In the '50s and '60s, Miss Caron epitomized grace on the big screen. Among her many remarkable films were "Lili," "Daddy Long Legs," "The Glass Slipper," "Gigi," "Fanny," "The L-Shaped Room" and "Father Goose." She danced memorably with Fred Astaire, as well as Mr. Kelly, and was linked on- or off-screen with many of the greatest stars of the era.
"I've been famous in Paris since I was a girl," she states simply. "Fame is heavy. It's a constant demand, but when you don't have it anymore, you miss it. It's a magnificent and fabulous privilege. A lot of people resent their fame. But if you were loved in your childhood, you can have an open heart about fame."
Miss Caron has no regrets over the derailment of her original plans. In fact, she relishes the unexpected nature of the movie business. Recently, she has been enjoying a seemingly ceaseless promotional tour for "Chocolat" that has taken her from New York to London, back to New York and finally, to Hollywood, where Miss Caron has gotten to play catch-up with old friends. She is quite interested in getting more acting roles.

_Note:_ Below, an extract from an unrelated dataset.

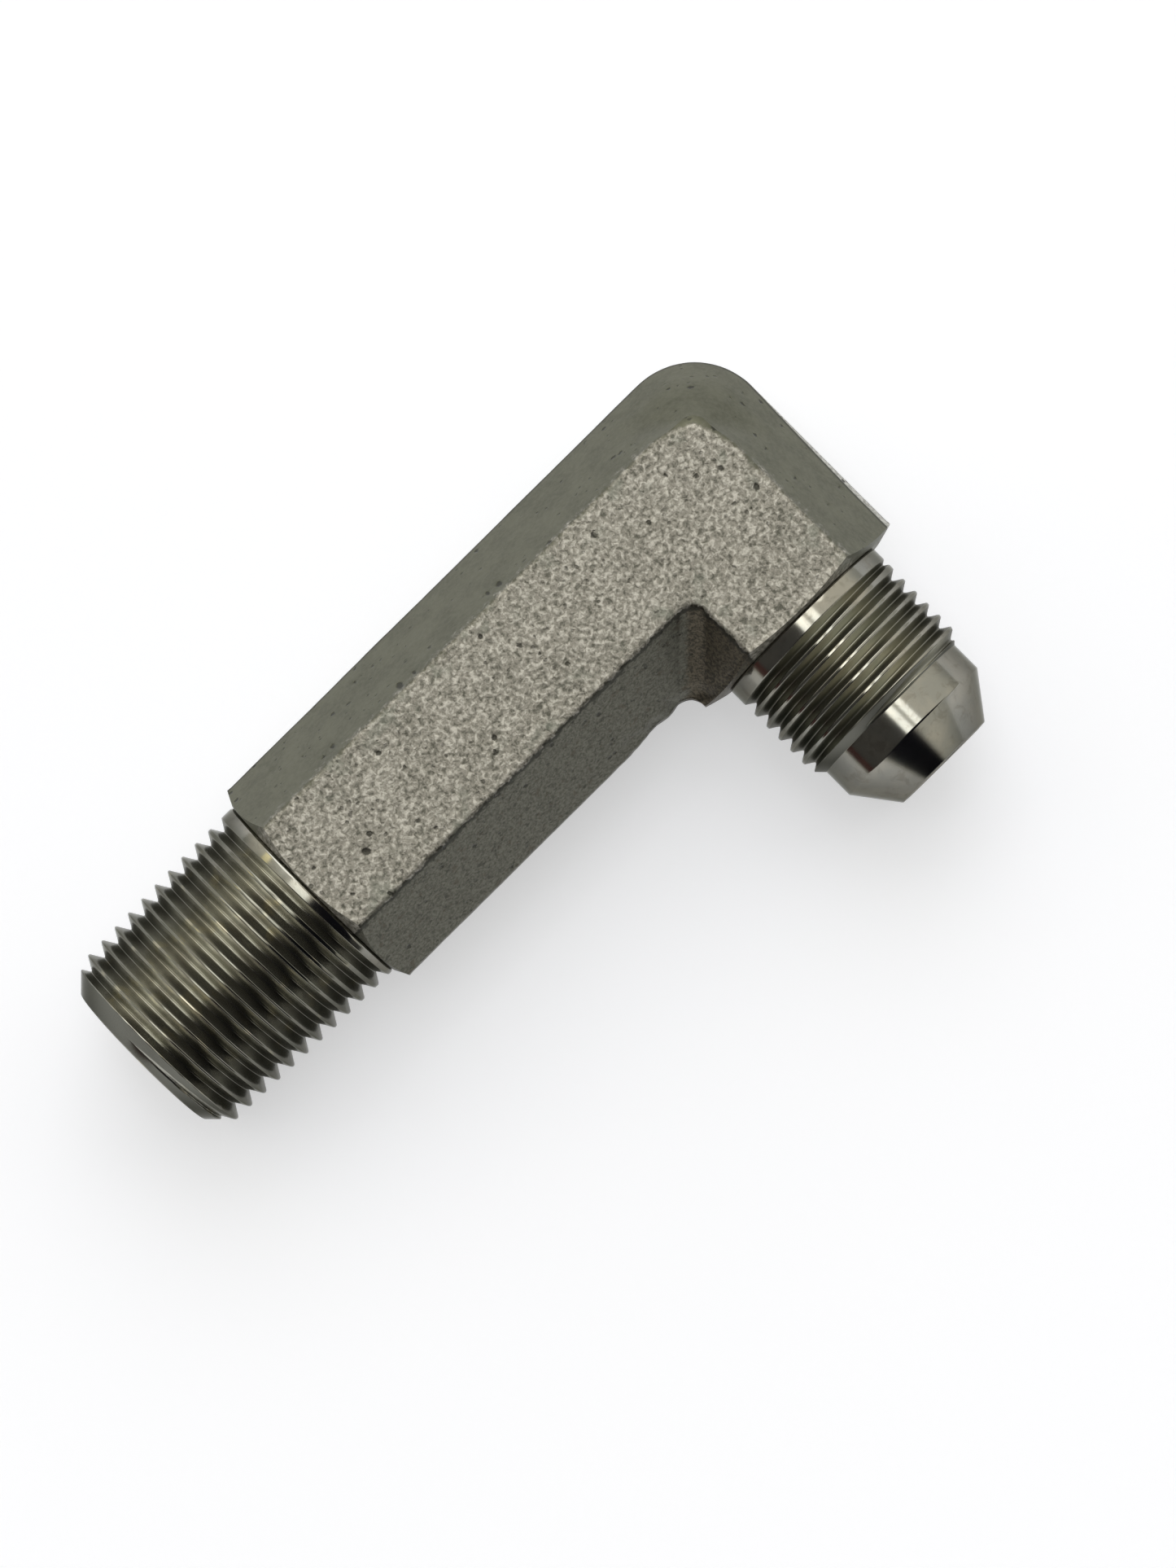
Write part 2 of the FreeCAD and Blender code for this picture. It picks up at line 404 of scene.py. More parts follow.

Along with her career and her family, the other preoccupation for Miss Caron is managing her own inn in Villeneuve sur Yonne, about an hour outside of Paris, in the Burgundy region. The entrepreneurial star is quick to point out that her auberge, La Lucarne aux Chouettes (or "The Owl's Window"), can be booked through www.lesliecaron-auberge.com. She reports that her chef is excellent and she personally tends the flowers herself. One thing she does not do anymore, however, is dance.
"Didn't you see that white-haired old lady in 'Chocolat?"' she asks. "That white-haired old lady does not dance anymore. I do rowing. I don't have a river in my living room, but I do have a rowing machine."